Several aspects of this kind of data availability are appealing, as the pace of innovation could be seen to accelerate as more data are available to more analysis and aggregation. We’d also be one step closer to scientific transparency, as data availability, along with detailed methods, would enable anyone to go through and at least replicate the analysis portion of one’s work. However, there are a number of scientific, as well as pragmatic, issues that must be considered before such a project could be ultimately useful.
Currently, that level of transparency is not practiced for a number of reasons that are as tragic as they are understandable. Mistakes are bound to happen, but the price of admitting fault is far too high and unfortunately discourages total transparency. This is, in some sense, self correcting, since it requires that researchers are very careful in the way they carry out experiments and present results. However, the scientific community thus far has seemed to be content with allowing a certain level of skullduggery parading as brevity, and this means that certain methods continue to be willfully obtuse.
The nature of competition and funding also means that, though methods are presented in limited forms in papers, incomplete disclosure is appealing, since it can ensure a long run of guaranteed, exclusive publications. Sometimes methods can be financially lucrative and made available in limited ways to other researchers, but as in all other businesses, the secret is being a good middleman between one’s method and those who need to use it. It completely is contrary to the spirit of scientific openness.
One issue with respect to modeling work is the release of source code. Open source modeling represents a level of transparency that is ideologically appealing. At some point in my career, I plan on being an open source scientist. A few efforts to this end are available currently, including the primary database called ModelDB, a collection of neural models and their associated papers. However, to meet this responsibility properly, a lot of work must be invested in making code accessible and compatible for it to be truly useful. Just throwing it into a database is not, inherently, helpful or meaningful.
Releasing source code, detailed methods, or data opens a lab up to criticism that may find crucial flaws. For quality control purposes, data and model databases should have peer review processes like scientific articles, in which standards are maintained and completeness and accuracy are examined, before the data.
With respect to access, I believe that such access should be wide open to the world. Back room collaborations and data sharing are completely understandable to some extent, but data for the world should not be restricted by access. Of course, pragmatic ways of tracking downloads and access aren’t unreasonable, but that’s a finer point that need not be examined further here.
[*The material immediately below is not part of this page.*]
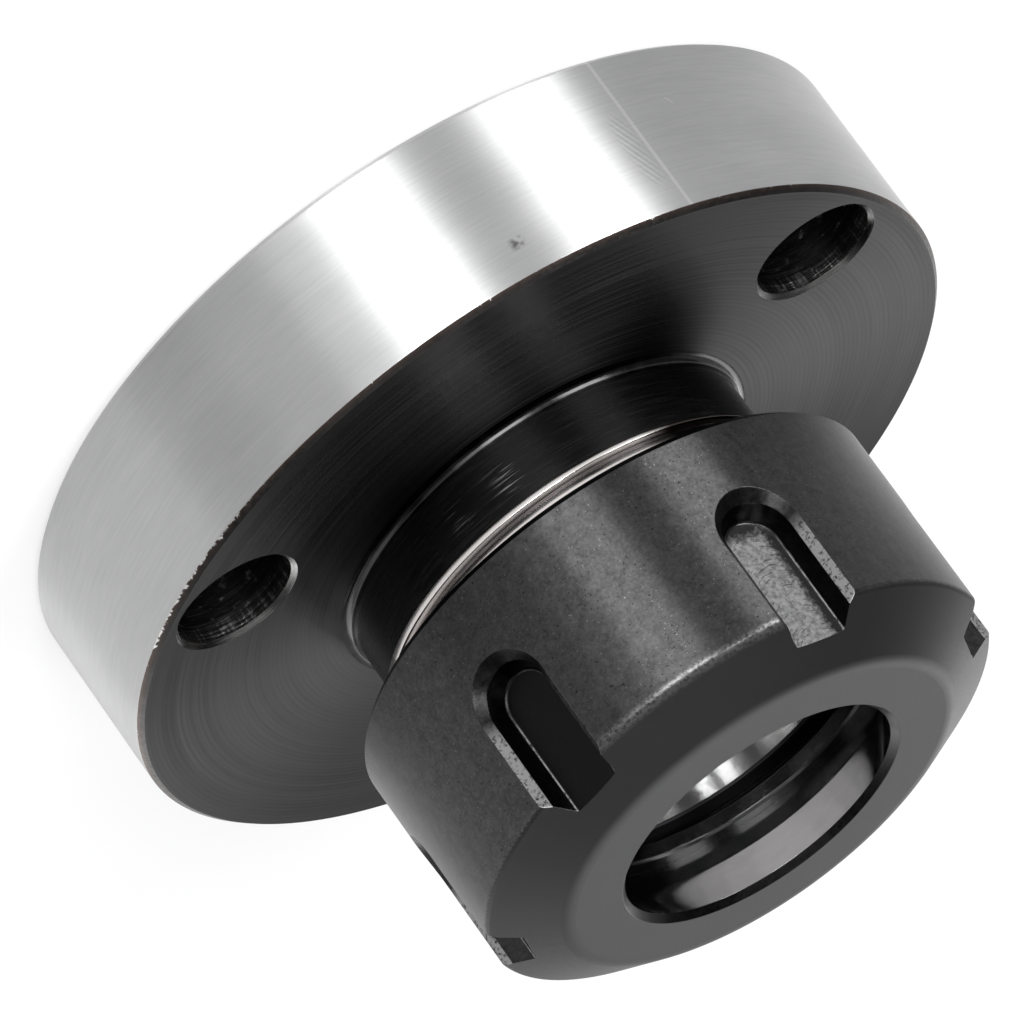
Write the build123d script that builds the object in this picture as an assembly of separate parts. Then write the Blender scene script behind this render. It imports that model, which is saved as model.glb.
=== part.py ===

Two other problems of data sharing exist. The first is that the format of data varies greatly, from more common Comma Separated Value (CSV) data to the myriad of weird binary file formats of various types (such as MATLAB). Ensuring global compatibility is nearly impossible, though there are certain standards and automated converters that could make this a reasonable step. It would require a lot of work, however.
The second issue is much more serious. It involves the keen and unique knowledge that only the primary data collector might have over a particular data set. Aside from detailed methods of how the data is collected, cataloging the minute quirks and features of a particular data set that might affect any analysis requires a lot of work on the part of the person collecting the data. It’s very difficult to imagine this being a very fruitful exercise for each data set.
Perhaps more valuable than a database of real data would be a database of what kind of data exists. For instance, researchers who perform LFP recordings of behaving rats could volunteer to be listed in a database. Modelers or data analysis folks could then be in contact with them, so fruitful collaborations based on needs and availability could be created. The aim of this approach is different, in that it seeks to connect people, where the first method empowers anyone to examine data.
Thus there is something certainly appealing about the idea about knowledge, even in raw data form, being accessible to the world. In a sense, one could even make the reasonable argument that public funds paved the way to this research, which means that the public should get access to the fruits of the labor. But data sharing comes associated with it a whole host of intrinsic and pragmatic problems, and it also highlights major ideological flaws of the way research is currently conducted. And these are undoubtedly just a small subset of issues that exist for this type of endeavor. But an organized system of data availability would be a great ideological contribution to the neuroscientific community and could help accelerate the pace of understanding significantly.